What you have to do: Would you transcribe all of the data exactly, down to the last character?

Material to process:
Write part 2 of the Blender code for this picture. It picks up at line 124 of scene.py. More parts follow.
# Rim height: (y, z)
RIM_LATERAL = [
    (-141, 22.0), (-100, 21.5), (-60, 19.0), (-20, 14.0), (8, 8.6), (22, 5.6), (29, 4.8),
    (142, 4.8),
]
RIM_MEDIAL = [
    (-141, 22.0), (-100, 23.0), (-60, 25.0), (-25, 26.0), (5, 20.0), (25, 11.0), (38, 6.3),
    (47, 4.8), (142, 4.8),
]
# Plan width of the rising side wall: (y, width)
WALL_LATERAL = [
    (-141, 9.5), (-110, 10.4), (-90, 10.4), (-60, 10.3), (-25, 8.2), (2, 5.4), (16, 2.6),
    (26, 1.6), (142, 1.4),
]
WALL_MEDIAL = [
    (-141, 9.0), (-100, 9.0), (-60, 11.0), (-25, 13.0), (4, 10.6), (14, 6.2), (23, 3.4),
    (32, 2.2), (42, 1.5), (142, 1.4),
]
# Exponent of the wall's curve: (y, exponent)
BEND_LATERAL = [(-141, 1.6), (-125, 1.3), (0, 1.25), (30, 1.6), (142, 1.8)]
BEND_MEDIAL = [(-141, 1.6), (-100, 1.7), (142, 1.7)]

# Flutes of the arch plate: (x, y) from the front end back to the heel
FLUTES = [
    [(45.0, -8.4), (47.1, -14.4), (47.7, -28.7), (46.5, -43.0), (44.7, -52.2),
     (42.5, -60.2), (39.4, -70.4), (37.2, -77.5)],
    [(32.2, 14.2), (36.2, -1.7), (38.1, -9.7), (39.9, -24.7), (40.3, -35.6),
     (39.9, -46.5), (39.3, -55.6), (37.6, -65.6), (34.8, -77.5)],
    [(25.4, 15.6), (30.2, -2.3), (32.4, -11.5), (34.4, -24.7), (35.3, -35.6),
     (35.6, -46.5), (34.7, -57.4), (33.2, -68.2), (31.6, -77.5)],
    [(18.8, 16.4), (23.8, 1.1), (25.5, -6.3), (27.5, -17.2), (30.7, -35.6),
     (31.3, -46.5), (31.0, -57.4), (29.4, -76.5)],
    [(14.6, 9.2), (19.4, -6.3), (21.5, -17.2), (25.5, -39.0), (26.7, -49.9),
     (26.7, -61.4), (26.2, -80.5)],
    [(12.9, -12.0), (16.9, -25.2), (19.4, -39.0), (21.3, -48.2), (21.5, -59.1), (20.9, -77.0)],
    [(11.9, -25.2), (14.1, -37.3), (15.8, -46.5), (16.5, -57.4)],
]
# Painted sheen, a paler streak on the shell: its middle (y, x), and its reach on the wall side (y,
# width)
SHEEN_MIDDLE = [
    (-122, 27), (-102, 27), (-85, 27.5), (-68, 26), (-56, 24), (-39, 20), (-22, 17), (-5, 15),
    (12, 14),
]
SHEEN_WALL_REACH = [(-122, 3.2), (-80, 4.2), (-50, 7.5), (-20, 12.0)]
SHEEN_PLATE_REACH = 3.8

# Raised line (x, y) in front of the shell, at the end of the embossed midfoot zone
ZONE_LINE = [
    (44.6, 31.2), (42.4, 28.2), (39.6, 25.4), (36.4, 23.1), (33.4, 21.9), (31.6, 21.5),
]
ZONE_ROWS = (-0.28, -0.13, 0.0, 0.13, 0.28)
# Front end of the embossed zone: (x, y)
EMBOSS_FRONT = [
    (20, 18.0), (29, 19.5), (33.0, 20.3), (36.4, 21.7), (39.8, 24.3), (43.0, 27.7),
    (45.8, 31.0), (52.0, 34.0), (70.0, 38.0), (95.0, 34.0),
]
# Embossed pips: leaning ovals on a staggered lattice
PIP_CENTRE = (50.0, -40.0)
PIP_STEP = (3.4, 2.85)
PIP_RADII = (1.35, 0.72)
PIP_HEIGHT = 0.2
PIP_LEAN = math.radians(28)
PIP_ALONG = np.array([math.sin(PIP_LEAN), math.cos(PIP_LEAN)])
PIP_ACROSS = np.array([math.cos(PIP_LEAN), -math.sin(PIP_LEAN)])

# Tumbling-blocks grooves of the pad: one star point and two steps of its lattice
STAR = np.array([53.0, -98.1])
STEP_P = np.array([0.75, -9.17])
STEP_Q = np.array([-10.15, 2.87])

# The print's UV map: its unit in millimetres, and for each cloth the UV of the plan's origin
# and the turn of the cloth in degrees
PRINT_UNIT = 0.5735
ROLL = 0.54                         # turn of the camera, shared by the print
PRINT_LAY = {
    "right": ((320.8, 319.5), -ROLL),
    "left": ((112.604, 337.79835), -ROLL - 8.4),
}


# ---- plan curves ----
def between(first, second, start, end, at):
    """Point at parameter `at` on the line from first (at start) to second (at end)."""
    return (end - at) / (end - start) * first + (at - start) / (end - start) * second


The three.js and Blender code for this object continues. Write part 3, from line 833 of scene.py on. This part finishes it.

Complete output:
Write part 2 of the Blender code for this picture. It picks up at line 124 of scene.py. More parts follow.
# Rim height: (y, z)
RIM_LATERAL = [
    (-141, 22.0), (-100, 21.5), (-60, 19.0), (-20, 14.0), (8, 8.6), (22, 5.6), (29, 4.8),
    (142, 4.8),
]
RIM_MEDIAL = [
    (-141, 22.0), (-100, 23.0), (-60, 25.0), (-25, 26.0), (5, 20.0), (25, 11.0), (38, 6.3),
    (47, 4.8), (142, 4.8),
]
# Plan width of the rising side wall: (y, width)
WALL_LATERAL = [
    (-141, 9.5), (-110, 10.4), (-90, 10.4), (-60, 10.3), (-25, 8.2), (2, 5.4), (16, 2.6),
    (26, 1.6), (142, 1.4),
]
WALL_MEDIAL = [
    (-141, 9.0), (-100, 9.0), (-60, 11.0), (-25, 13.0), (4, 10.6), (14, 6.2), (23, 3.4),
    (32, 2.2), (42, 1.5), (142, 1.4),
]
# Exponent of the wall's curve: (y, exponent)
BEND_LATERAL = [(-141, 1.6), (-125, 1.3), (0, 1.25), (30, 1.6), (142, 1.8)]
BEND_MEDIAL = [(-141, 1.6), (-100, 1.7), (142, 1.7)]

# Flutes of the arch plate: (x, y) from the front end back to the heel
FLUTES = [
    [(45.0, -8.4), (47.1, -14.4), (47.7, -28.7), (46.5, -43.0), (44.7, -52.2),
     (42.5, -60.2), (39.4, -70.4), (37.2, -77.5)],
    [(32.2, 14.2), (36.2, -1.7), (38.1, -9.7), (39.9, -24.7), (40.3, -35.6),
     (39.9, -46.5), (39.3, -55.6), (37.6, -65.6), (34.8, -77.5)],
    [(25.4, 15.6), (30.2, -2.3), (32.4, -11.5), (34.4, -24.7), (35.3, -35.6),
     (35.6, -46.5), (34.7, -57.4), (33.2, -68.2), (31.6, -77.5)],
    [(18.8, 16.4), (23.8, 1.1), (25.5, -6.3), (27.5, -17.2), (30.7, -35.6),
     (31.3, -46.5), (31.0, -57.4), (29.4, -76.5)],
    [(14.6, 9.2), (19.4, -6.3), (21.5, -17.2), (25.5, -39.0), (26.7, -49.9),
     (26.7, -61.4), (26.2, -80.5)],
    [(12.9, -12.0), (16.9, -25.2), (19.4, -39.0), (21.3, -48.2), (21.5, -59.1), (20.9, -77.0)],
    [(11.9, -25.2), (14.1, -37.3), (15.8, -46.5), (16.5, -57.4)],
]
# Painted sheen, a paler streak on the shell: its middle (y, x), and its reach on the wall side (y,
# width)
SHEEN_MIDDLE = [
    (-122, 27), (-102, 27), (-85, 27.5), (-68, 26), (-56, 24), (-39, 20), (-22, 17), (-5, 15),
    (12, 14),
]
SHEEN_WALL_REACH = [(-122, 3.2), (-80, 4.2), (-50, 7.5), (-20, 12.0)]
SHEEN_PLATE_REACH = 3.8

# Raised line (x, y) in front of the shell, at the end of the embossed midfoot zone
ZONE_LINE = [
    (44.6, 31.2), (42.4, 28.2), (39.6, 25.4), (36.4, 23.1), (33.4, 21.9), (31.6, 21.5),
]
ZONE_ROWS = (-0.28, -0.13, 0.0, 0.13, 0.28)
# Front end of the embossed zone: (x, y)
EMBOSS_FRONT = [
    (20, 18.0), (29, 19.5), (33.0, 20.3), (36.4, 21.7), (39.8, 24.3), (43.0, 27.7),
    (45.8, 31.0), (52.0, 34.0), (70.0, 38.0), (95.0, 34.0),
]
# Embossed pips: leaning ovals on a staggered lattice
PIP_CENTRE = (50.0, -40.0)
PIP_STEP = (3.4, 2.85)
PIP_RADII = (1.35, 0.72)
PIP_HEIGHT = 0.2
PIP_LEAN = math.radians(28)
PIP_ALONG = np.array([math.sin(PIP_LEAN), math.cos(PIP_LEAN)])
PIP_ACROSS = np.array([math.cos(PIP_LEAN), -math.sin(PIP_LEAN)])

# Tumbling-blocks grooves of the pad: one star point and two steps of its lattice
STAR = np.array([53.0, -98.1])
STEP_P = np.array([0.75, -9.17])
STEP_Q = np.array([-10.15, 2.87])

# The print's UV map: its unit in millimetres, and for each cloth the UV of the plan's origin
# and the turn of the cloth in degrees
PRINT_UNIT = 0.5735
ROLL = 0.54                         # turn of the camera, shared by the print
PRINT_LAY = {
    "right": ((320.8, 319.5), -ROLL),
    "left": ((112.604, 337.79835), -ROLL - 8.4),
}


# ---- plan curves ----
def between(first, second, start, end, at):
    """Point at parameter `at` on the line from first (at start) to second (at end)."""
    return (end - at) / (end - start) * first + (at - start) / (end - start) * second


The three.js and Blender code for this object continues. Write part 3, from line 833 of scene.py on. This part finishes it.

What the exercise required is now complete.